Handlers must be idempotent. Use job.job_id as the idempotency key for every external side-effect:

@registry.handler("send-invoice")
def send_invoice(job):
    # Guard: skip if this job_id was already processed.
    if db.invoice_already_sent(job.job_id):
        return {}
    return send_invoice_to_customer(job.variables, idempotency_key=job.job_id)

Common patterns:

Side-effect	Idempotency approach
DB write	Upsert on a `job_id` unique column or check-before-insert
HTTP call	Pass `job.job_id` as `Idempotency-Key` header (Stripe, Adyen, etc.)
Email / push	Insert into `notifications_sent(job_id)` with UNIQUE; skip if row exists

The engine's complete_job / fail_job calls are already idempotent — a second call with the same job_id is a no-op. Only your external side-effects need to be guarded.

KafkaRunner constructor reference¶

Parameter	Type	Default	Description
`worker_id`	str	(required)	Unique identifier for this worker.
`brokers`	str	(required)	Comma-separated list of Kafka brokers.
`client`	`EngineClient`	(required)	REST client for completion callbacks.
`registry`	`HandlerRegistry`	(required)	Maps job types to handlers.
`dedup_window_seconds`	float	`600.0`	Window (seconds) for in-memory deduplication (default 10m).
`extra_kafka_config`	dict	`None`	Optional overrides for the Kafka Consumer (passed to `confluent_kafka`).

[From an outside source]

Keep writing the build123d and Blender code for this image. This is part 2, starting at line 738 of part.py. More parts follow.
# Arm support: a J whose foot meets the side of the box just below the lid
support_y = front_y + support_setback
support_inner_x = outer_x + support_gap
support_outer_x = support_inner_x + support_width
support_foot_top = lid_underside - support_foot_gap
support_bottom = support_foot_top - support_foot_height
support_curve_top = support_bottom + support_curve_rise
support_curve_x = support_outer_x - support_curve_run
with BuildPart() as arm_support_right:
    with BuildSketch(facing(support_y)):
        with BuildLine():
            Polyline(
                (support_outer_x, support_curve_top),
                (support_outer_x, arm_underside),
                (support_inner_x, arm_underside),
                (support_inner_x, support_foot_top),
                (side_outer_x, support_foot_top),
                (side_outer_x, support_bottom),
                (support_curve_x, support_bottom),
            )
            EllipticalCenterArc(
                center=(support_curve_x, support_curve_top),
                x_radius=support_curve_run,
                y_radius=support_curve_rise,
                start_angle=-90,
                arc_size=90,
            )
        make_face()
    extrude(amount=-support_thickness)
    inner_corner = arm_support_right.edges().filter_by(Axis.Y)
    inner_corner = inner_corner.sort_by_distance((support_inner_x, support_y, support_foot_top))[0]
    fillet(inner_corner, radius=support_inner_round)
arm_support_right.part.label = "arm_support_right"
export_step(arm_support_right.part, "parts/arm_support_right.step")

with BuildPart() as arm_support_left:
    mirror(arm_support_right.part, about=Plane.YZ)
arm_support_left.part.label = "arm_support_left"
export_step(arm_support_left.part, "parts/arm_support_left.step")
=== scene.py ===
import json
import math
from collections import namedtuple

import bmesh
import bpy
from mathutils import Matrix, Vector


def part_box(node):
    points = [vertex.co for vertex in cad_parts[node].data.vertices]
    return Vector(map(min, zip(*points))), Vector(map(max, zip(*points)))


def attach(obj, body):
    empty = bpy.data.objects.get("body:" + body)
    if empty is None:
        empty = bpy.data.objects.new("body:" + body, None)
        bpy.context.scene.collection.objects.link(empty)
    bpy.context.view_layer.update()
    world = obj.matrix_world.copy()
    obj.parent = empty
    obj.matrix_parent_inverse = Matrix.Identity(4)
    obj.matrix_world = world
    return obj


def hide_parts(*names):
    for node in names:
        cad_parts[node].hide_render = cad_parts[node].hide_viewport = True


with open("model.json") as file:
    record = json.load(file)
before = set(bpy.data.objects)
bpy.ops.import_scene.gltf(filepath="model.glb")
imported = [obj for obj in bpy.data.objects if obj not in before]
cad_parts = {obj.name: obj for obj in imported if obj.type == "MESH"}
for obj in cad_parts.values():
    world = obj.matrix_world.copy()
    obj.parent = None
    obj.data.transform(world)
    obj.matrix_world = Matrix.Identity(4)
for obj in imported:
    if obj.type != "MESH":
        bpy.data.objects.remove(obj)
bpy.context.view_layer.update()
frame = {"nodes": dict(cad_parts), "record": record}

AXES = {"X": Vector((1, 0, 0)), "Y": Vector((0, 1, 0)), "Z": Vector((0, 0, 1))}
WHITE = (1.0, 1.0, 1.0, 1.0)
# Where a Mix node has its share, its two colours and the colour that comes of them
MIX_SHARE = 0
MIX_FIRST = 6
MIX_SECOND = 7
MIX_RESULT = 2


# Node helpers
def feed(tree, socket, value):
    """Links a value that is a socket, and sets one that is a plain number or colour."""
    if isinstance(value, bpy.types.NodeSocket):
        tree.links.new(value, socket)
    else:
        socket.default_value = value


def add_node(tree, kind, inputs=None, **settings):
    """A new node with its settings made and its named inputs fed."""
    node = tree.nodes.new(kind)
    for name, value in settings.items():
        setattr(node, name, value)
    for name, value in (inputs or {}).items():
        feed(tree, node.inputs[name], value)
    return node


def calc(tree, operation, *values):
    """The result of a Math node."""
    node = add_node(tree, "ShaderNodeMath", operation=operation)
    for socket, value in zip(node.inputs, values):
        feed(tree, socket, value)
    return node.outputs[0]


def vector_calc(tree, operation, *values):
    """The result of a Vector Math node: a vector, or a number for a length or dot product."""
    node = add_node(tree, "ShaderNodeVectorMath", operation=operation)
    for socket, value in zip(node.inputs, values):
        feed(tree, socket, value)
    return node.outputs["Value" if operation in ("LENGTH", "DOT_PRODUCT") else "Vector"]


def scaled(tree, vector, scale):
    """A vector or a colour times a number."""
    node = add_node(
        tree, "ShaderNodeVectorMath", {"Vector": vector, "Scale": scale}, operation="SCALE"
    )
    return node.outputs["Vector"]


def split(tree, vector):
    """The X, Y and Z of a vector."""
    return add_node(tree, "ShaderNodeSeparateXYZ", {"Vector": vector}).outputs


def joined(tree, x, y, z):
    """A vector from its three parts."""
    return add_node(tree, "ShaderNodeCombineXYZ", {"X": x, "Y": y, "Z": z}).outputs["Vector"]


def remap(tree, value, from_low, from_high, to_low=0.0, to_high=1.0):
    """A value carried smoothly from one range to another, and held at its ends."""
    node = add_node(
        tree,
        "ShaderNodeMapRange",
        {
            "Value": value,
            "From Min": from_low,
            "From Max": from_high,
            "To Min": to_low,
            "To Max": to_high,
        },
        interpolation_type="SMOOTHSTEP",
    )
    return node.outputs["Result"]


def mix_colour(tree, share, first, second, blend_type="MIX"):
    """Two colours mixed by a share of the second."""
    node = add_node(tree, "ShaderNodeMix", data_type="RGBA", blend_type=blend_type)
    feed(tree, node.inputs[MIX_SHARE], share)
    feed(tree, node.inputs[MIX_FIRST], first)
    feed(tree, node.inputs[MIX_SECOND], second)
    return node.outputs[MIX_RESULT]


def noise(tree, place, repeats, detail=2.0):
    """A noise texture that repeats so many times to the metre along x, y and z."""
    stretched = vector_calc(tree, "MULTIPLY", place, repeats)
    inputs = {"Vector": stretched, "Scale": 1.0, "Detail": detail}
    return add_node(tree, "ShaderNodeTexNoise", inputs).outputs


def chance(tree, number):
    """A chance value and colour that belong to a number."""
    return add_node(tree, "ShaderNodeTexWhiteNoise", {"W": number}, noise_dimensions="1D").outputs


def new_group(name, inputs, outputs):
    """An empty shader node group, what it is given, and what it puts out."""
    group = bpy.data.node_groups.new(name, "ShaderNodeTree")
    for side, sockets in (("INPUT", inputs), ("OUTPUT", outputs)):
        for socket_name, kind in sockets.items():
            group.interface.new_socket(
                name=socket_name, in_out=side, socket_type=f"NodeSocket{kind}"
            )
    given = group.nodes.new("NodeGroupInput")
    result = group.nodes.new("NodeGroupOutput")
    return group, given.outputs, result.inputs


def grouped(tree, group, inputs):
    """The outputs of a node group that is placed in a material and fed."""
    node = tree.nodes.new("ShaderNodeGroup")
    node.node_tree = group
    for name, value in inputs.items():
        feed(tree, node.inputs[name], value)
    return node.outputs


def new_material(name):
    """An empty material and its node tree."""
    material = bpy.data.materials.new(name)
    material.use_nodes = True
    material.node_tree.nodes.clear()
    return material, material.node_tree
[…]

Runner constructor reference (Polling Mode)¶

Parameter	Type	Default	Description
`client`	`EngineClient`	(required)	REST client.
`registry`	`HandlerRegistry`	(required)	Maps job types to handlers.
`worker_id`	str	(required)	Unique identifier for this worker process.
`parallelism`	int	`64`	`ThreadPoolExecutor` max workers — concurrent jobs.
`poll_interval`	float	`0.5`	Seconds between poll rounds when the queue is empty.